There are 2 types of forecasting in terms of data availability:

  • Qualitative Forecasts: This is used when there is no data available, or if the data available is not relevant to the forecasts.
  • Quantitative Forecasts (Time Series Forecasting): This type of forecasting is used if numerical data about the past is available and it is assumed the past patterns will continue in the future.

Forecasting Methods

The choice of method depends on what data are available and the predictability of the event or value that has to be forecasted.

Due to the lack of historical data, Judgmental Forecasting is the only option for Qualitative Forecasts. This can be used to forecast the effect of a new policy, a new product, or a new competitor.

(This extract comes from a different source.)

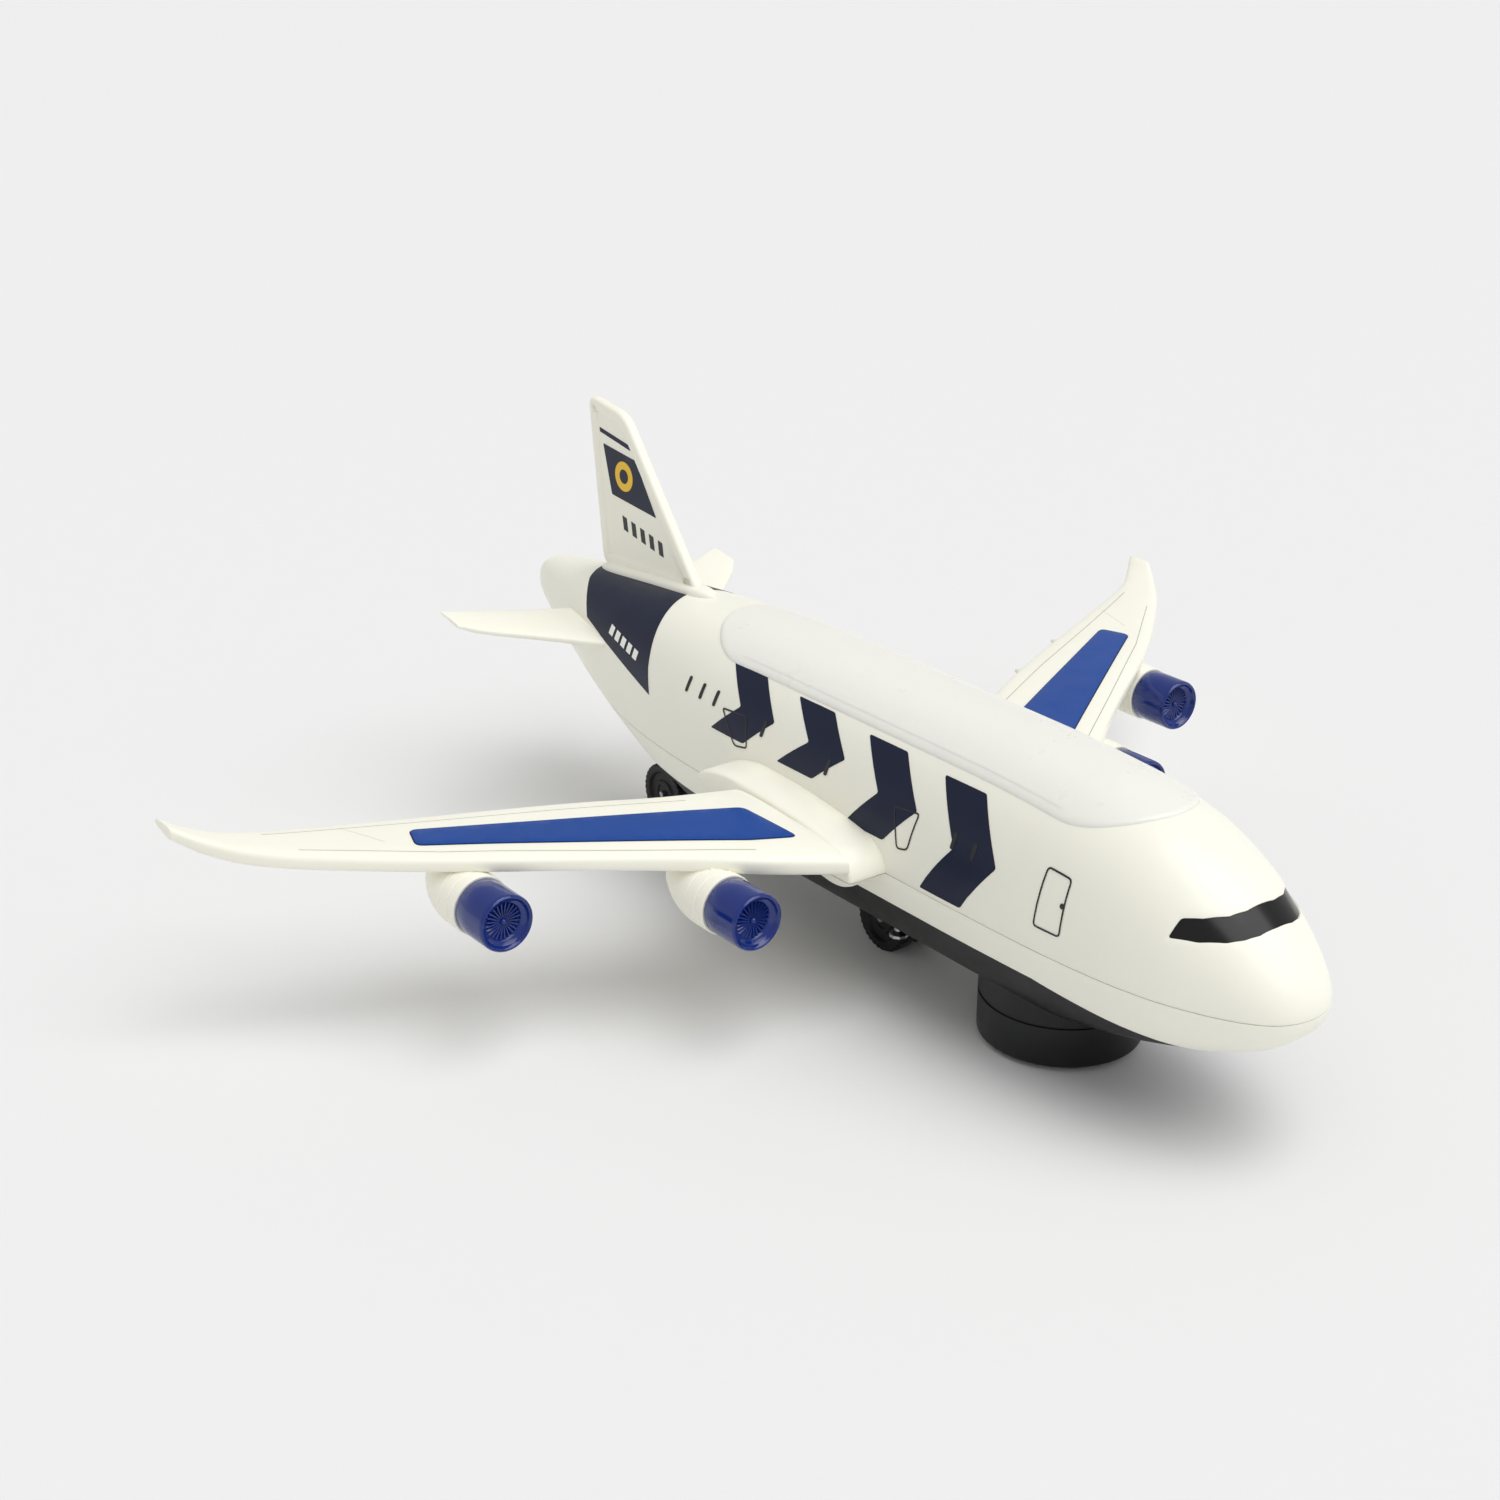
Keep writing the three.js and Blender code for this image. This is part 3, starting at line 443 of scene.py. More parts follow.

Time Series Forecasting method uses historical values on the variable to be forecast and exclude the factors that could affect its behaviour such as competitor activities, changes in environment or economic conditions.


Predictive analytics is the key to creating successful marketing campaigns. It integrates the correlation between metrics and business results with advanced strategies to impact the customer life cycle.

However, using predictive analytics requires a strong understanding of the ‘before’ marketing analytics metrics which will serve as the foundation or base for the scoring and modelling framework. Once the historical and behavioural data sets and their modes have been analysed a comparison with the ‘before’ data can be done.

All in all, even though it may not guarantee success in all implementations, predictive analytics does allow you to create intelligent marketing campaigns and make business decisions in an informed manner to help you increase the likelihood of success of your promotions.